On Tuesday, April 18, Michael Gersten wrote:
>
> MD5 *must* duplicate. It may never duplicate in practice; it may never
> duplicate over the life of a single project. But if you are designing
> aircraft software, you must be able to say 'we need to check every byte
> for changes'.
I'm not sure what the "proplem" really is. Yes, what you say is true.
However, if you could give an analysis in terms of MD5 (or whatever
hash is going to be used), and take into account the properties that
we say source files have (the properties that CVS utilizes to optimize
the storage of them), and then figure out the likelyness of MD5 (or
whatever hash) failing, only then do you have an accurate picture of
how good or bad it will be...
> Bottom line: MD5 checking can/should be switch enable-able, default on.

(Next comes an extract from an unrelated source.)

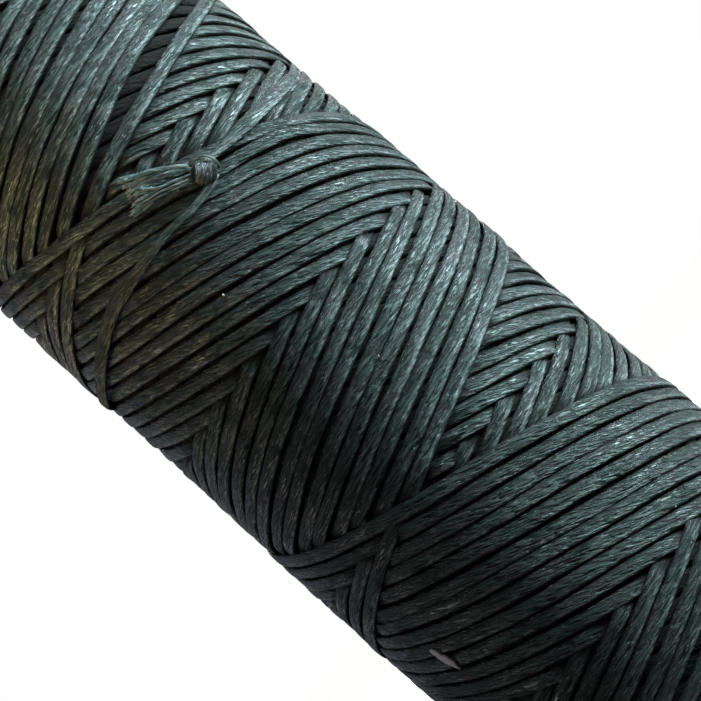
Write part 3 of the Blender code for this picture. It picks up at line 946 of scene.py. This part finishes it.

Hmm, I suppose you might have a switch. On the other hand, if the occasion
is rare (as defined above), something on the order of 1 in 10^18, and above,
then I'd say that a switch is not necessary, but a quick "edit" of CVS/Entries
(or wherever the MD5 sums are stored) would be more than enough...
> Timestamp checking can/should be switch enable-able, default on
> Always check every byte can/should be switch enable-able, default off
This is not practical. You can achieve the same thing by checking out
another copy, and doing a "cmp" or "diff" between the files or trees.
> (it is needed if you are in an environment where timestamps can be
> changed or mis-maintained, such as an NT 4.0 sp 6 workstation box
> smb-mounted onto a linux system, as I have -- timestamps on files are not
> reliable, but at least are (seem to be) consistent.)
Timestamps should be checked first. If they mis-match, then MD5. I'd
say this should be enough of an "optimization" to keep *most* MD5
computations within check. Oh, and if the timestamp is the same, but
the file has changed (not firing the MD5 check), a quick "touch" of the
file should fix all...
--Toby.